Many scientists believe that water is a key to understanding the behavior of the frozen form of glaciers. Melt water is known to lubricate the base of a glacier and hasten movement towards the sea. Previously, unmapped reservoirs could speed glaciers, and as a result, release carbon.
In recent years, researchers in Antarctica have discovered hundreds of interconnected liquid lakes and rivers within the ice itself. Images of thick basins of sediments under the ice have been captured, and these potentially contain the biggest water reservoirs of all.
For the first time, a team has mapped a huge, actively circulating groundwater system in deep sediments in West Antarctica. These systems may have unknown implications for how Antarctica reacts to, or even contributes to, climate change.
“The amount of groundwater we found was so significant, it likely influences ice-stream processes. Now we have to find out more and figure out how to incorporate that into models.” said study lead author Chloe Gustafson, who did the research as a graduate student at Columbia University’s Lamont-Doherty Earth Observatory.
Most of Antarctica’s sedimentary basins lie below current sea level, and are thought to have formed on sea bottoms during warm periods when sea levels were higher. Under a warming climate, these ice shelves could pull back, allowing ocean waters to re-invade the sediments, and the glaciers behind them could raise sea levels worldwide.
The study concentrated on the 60-mile-wide Whillans Ice Stream, one of a half-dozen fast-moving streams feeding the Ross Ice Shelf, the world’s largest. Shallow drilling into the first foot of sediments brought up liquid water and a thriving community of microbes. But what lies further down has been a mystery.
In 2018, a U.S. Air Force ski plane dropped Gustafson, along with Lamont-Doherty geophysicst Kerry Key, geophysicist Matthew Siegfried, and mountaineer Meghan Seifert on the Whillans. Their mission was to better map the sediments using geophysical instruments over six exhausting weeks of work.
The team planted their instruments in snow pits, collecting readings at four dozen locations. Their analysis showed that, depending on location, the sediments extend below the base of the ice from a half kilometer to nearly two kilometers before hitting bedrock. It was confirmed that the sediments are loaded with liquid water all the way down. If all of it were extracted, it could form a water column from 220 to 820 meters high, or higher.

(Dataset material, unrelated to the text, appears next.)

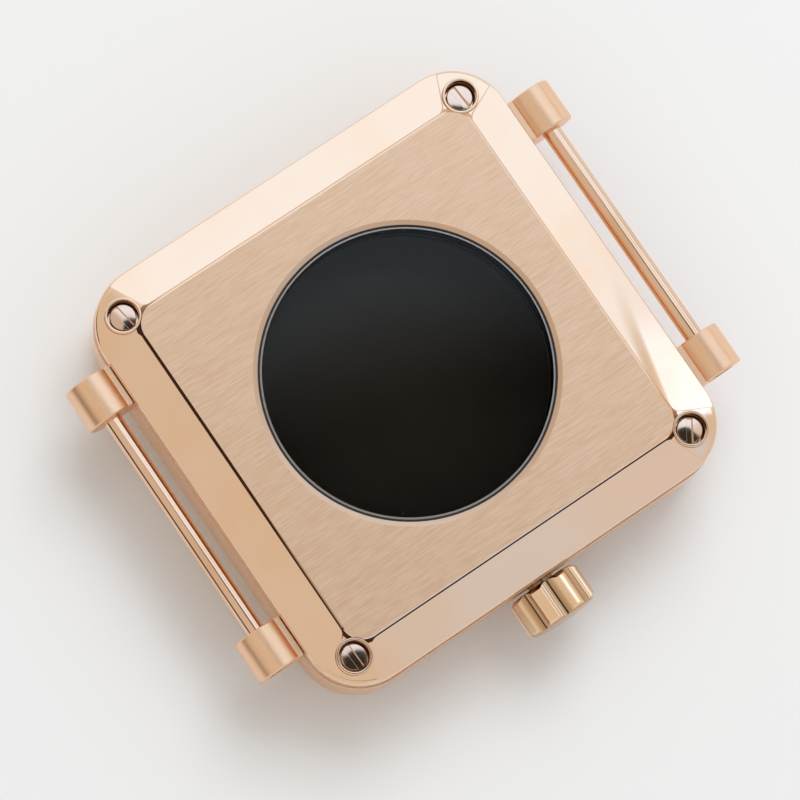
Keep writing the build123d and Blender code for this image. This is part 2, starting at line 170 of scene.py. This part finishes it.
# Crease round the plateau: dark brown at 6 and 3 o'clock, thinner towards +X, and rose at 9 and 12
crease_foot_range = (11.29, 11.30)
crease_top_softness = 0.02
rose_crease_top = 11.36
thin_crease_top = 11.41
full_crease_top = 11.49
crease_thinning_range = (-4.0, 12.0)
crease_rose_way = (-0.7, 0.7, 0.0)
crease_rose_range = (-0.5, 3.0)

# Faint ramp in the polish of the slope at 12 o'clock: its edge meets the plateau at X = ramp_end
# and slants away from it towards 9 o'clock
slope_inner_height = 11.29
slope_fall = 0.2
ramp_end = 16.7
ramp_slant = 0.235
ramp_width = 1.7
ramp_height = 0.062
ramp_x_range = (0.0, 12.0)
ramp_y_range = (0.0, 10.0)

# Crown flutes, collar bores and corner screw heads
crown_radius = 3.45
flute_dark_range = (0.084, 0.42)
flute_dark_share = 0.75
collar_bore_range = (1.42, 1.37)
screw_dome = 0.03

# Studio. Each side is an azimuth and an elevation, and its range is of the cosine to it.
# A height is that of the direction: 0 is level and 1 is straight up
cool_side = (135, 0)
cool_range = (0.31, 0.365)
cool_y_range = (0.5, 0.35)
low_glow = (222, 4, 44, 60)
low_glow_height_range = (0.26, 0.16)
shade_side = (330, 0)
shade_range = (0.825, 0.87)
shade_foot_range = (0.05, 0.12)
shade_top_range = (0.62, 0.42)
shade_share = 0.95

# Lobes laid over the sky in this order: azimuth, elevation, inner and outer angle, share, colour
studio_lobes = [
    (127.3, 64.5, 4.4, 5.6, 1.0, warm_light),
    (214, 72, 4, 13, 0.9, panel_light),
    (225, 53, 20, 27, 1.0, panel_light),
    (187, 35, 5, 8, 1.0, hot_light),
    (178, 54.7, 5.4, 6.2, 0.3, sky_warm),
    (178, 54.7, 4.4, 5.2, 1.0, hot_light),
    (166, 83, 7, 9, 0.96, no_light),
    (5, 3, 8, 16, 0.8, dim_brown),
]

# Key lamp: azimuth, elevation, distance, size and power in watts
key_lamp = (222, 55, 900, 500, 3.0)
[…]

The research team was able to show that the groundwater becomes more saline with depth. This is because the sediments are believed to have formed 5,000 to 7,000 years ago, when ocean waters last reached the area, saturating the sediments with salt water. When the ice readvanced, fresh melt water was forced into the upper sediments. It probably continues to filter down and mix in today, said Key.
This slow draining of fresh water into the sediments could prevent water from building up at the base of the ice, acting as a brake on the ice’s forward motion. It is likely that fresh water is flowing through the sediments to the ocean, making room for more melt water to enter, and keeping the system stable.
However, a warming climate could lead to thinning of the ice surface, causing the direction of water flow to be reversed. This could further lubricate the base of the ice and increase its forward motion. This is concerning as the Whillans already moves ice seaward about a meter a day, considered fast for glacial ice.
Furthermore, if deep groundwater flows upward, it could carry up geothermal heat naturally generated in the bedrock, thawing the base of the ice and propelling it forward. But if that will happen, and to what extent, is not clear.
“Ultimately, we don’t have great constraints on the permeability of the sediments or how fast the water would flow,” said Gustafson. “Would it make a big difference that would generate a runaway reaction? Or is groundwater a more minor player in the grand scheme of ice flow?”
Another potential concern is the known presence of microbes in the shallow sediments. If groundwater begins moving upward, it would bring up the dissolved carbon used by these organisms, sending some of this carbon to the ocean. This could turn Antarctica into a source of carbon in a world already swimming in it. But again, the question is whether this would produce some significant effect, said Gustafon.
The new study is just a start to addressing these questions, said the researchers. “The confirmation of the existence of deep groundwater dynamics has transformed our understanding of ice-stream behavior, and will force modification of subglacial water models.”
The research is published in the journal Science.